— EXERCISE AIM —
Collect each line containing "object".

— GIVEN INFORMATION —
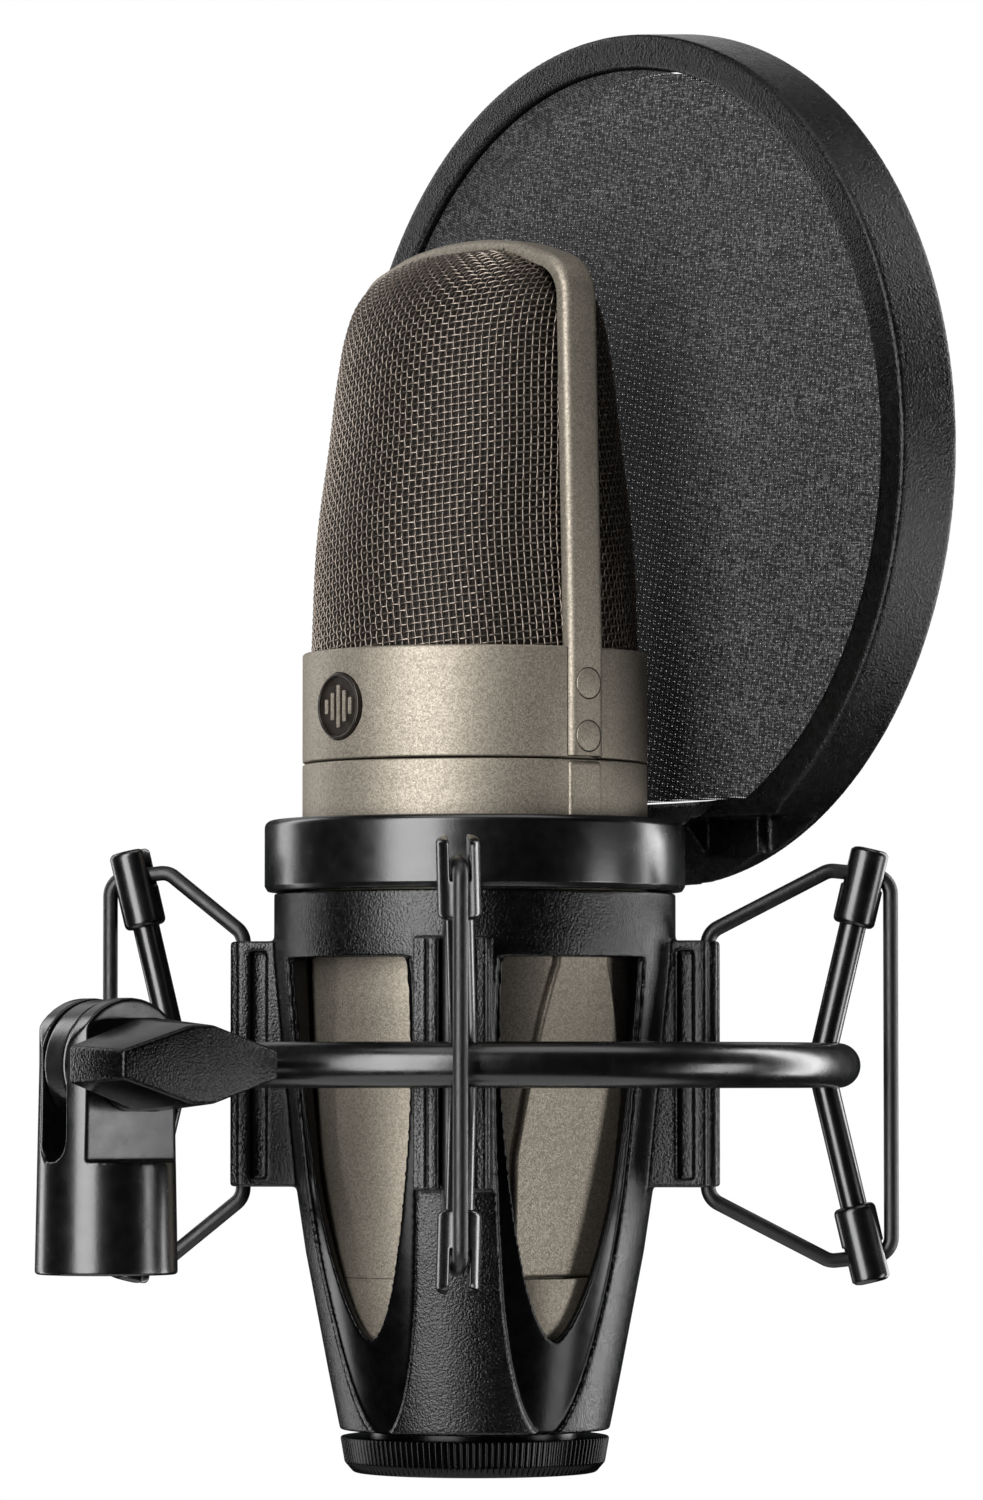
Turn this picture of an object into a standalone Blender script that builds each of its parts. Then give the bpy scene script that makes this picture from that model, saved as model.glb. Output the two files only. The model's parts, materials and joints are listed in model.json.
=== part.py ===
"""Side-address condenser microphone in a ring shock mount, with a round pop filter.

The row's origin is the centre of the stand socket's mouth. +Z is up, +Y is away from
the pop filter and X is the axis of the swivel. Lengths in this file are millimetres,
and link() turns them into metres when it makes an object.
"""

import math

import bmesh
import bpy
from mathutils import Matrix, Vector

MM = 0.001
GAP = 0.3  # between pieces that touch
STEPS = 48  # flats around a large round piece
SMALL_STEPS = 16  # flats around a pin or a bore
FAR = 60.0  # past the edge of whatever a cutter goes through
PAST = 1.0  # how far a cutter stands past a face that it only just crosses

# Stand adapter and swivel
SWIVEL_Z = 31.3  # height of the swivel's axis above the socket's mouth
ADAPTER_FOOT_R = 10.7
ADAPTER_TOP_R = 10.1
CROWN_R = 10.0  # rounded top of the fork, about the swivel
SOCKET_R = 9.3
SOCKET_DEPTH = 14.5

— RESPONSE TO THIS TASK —
Turn this picture of an object into a standalone Blender script that builds each of its parts. Then give the bpy scene script that makes this picture from that model, saved as model.glb. Output the two files only. The model's parts, materials and joints are listed in model.json.
and link() turns them into metres when it makes an object.